Today the house showcases much of the original furnishings purchased by Moore in the 1850's, along with personal and professional artifacts of Jackson, many of which were donated by Jackson’s granddaughter.

On display are personal items like his prayer book, his prayer table, a lock of his hair, his death mask and pictures of Jackson’s family.

Docents tell the story of “Stonewall” Jackson while leading visitors through the house and sharing excerpts from his logs. In one particularly interesting log entry, Jackson describes in detail the wallpaper he admired in the room where he worked. This original wallpaper was uncovered during a renovation and Mary Tyler Moore decided to replicate it as close to the original as possible so visitors can get a feel for what Jackson found so striking so many years ago.

The house is open for tours from April 2 to October 31, seven days a week. For more information click here

Learn about the Art, History and Culture of the Shenandoah Valley
Museum of the Shenandoah Valley

Open Tuesday through Sunday, the Museum of the Shenandoah Valley provides a glimpse into the arts, history and culture of the region.

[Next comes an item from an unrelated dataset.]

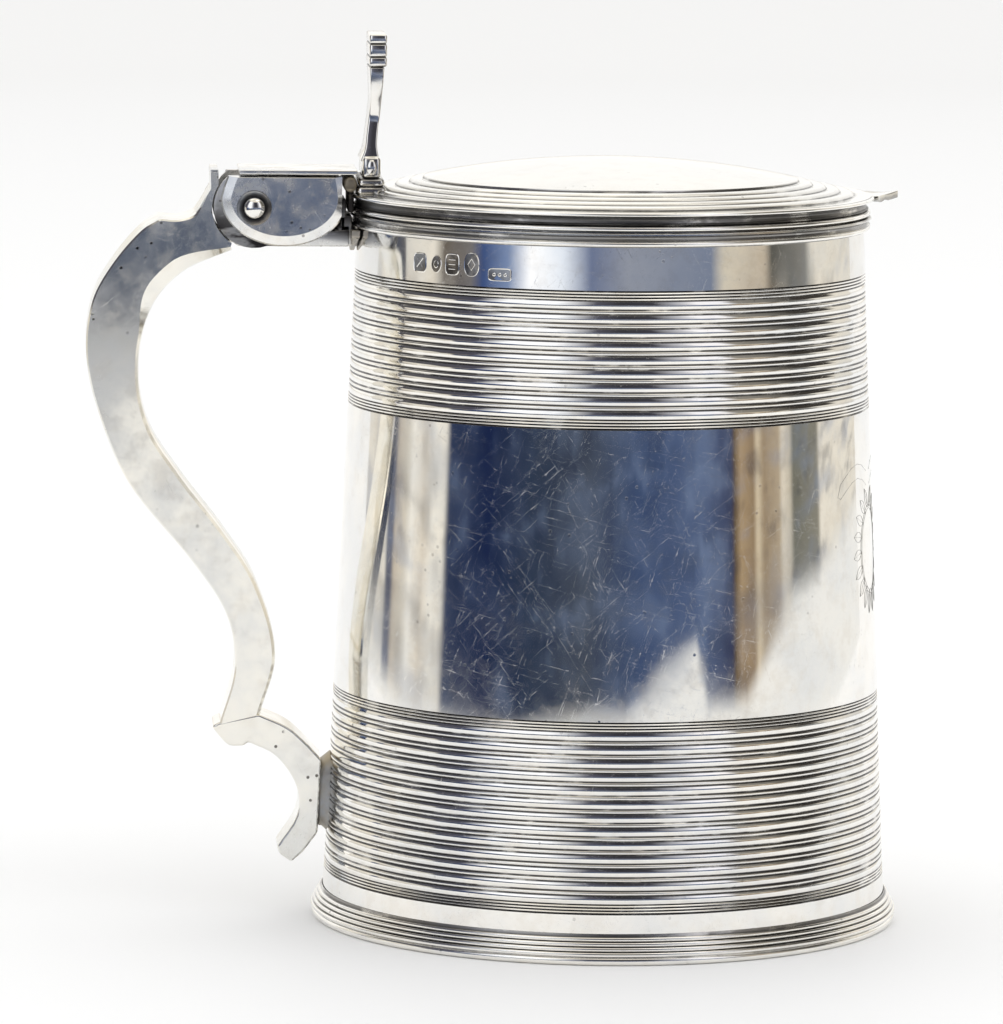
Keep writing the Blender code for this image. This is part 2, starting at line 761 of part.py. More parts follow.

Designed by internationally acclaimed architect Michael Graves, the museum showcases more than 11,000 pieces, which make up the permanent collection and includes baskets, ceramics, textiles, furniture and more. Many of the objects can be viewed by online by clicking on this link. 

The Glen Burnie House located on the grounds dates back to the 18th century and is listed on the National Register of Historic Places. Those who visit during the warmer months can tour six acres of gardens that are open from April through October.
Gardens of the Museum of the Shenandoah Valley (picture courtesy of Judy Watkins, Virginia Tourism Corporation) 
Now that the weather is improving, it's a great time of year to visit the region. Please keep in mind some attractions are closed on Mondays, so be sure to visit the individual websites before making final plans.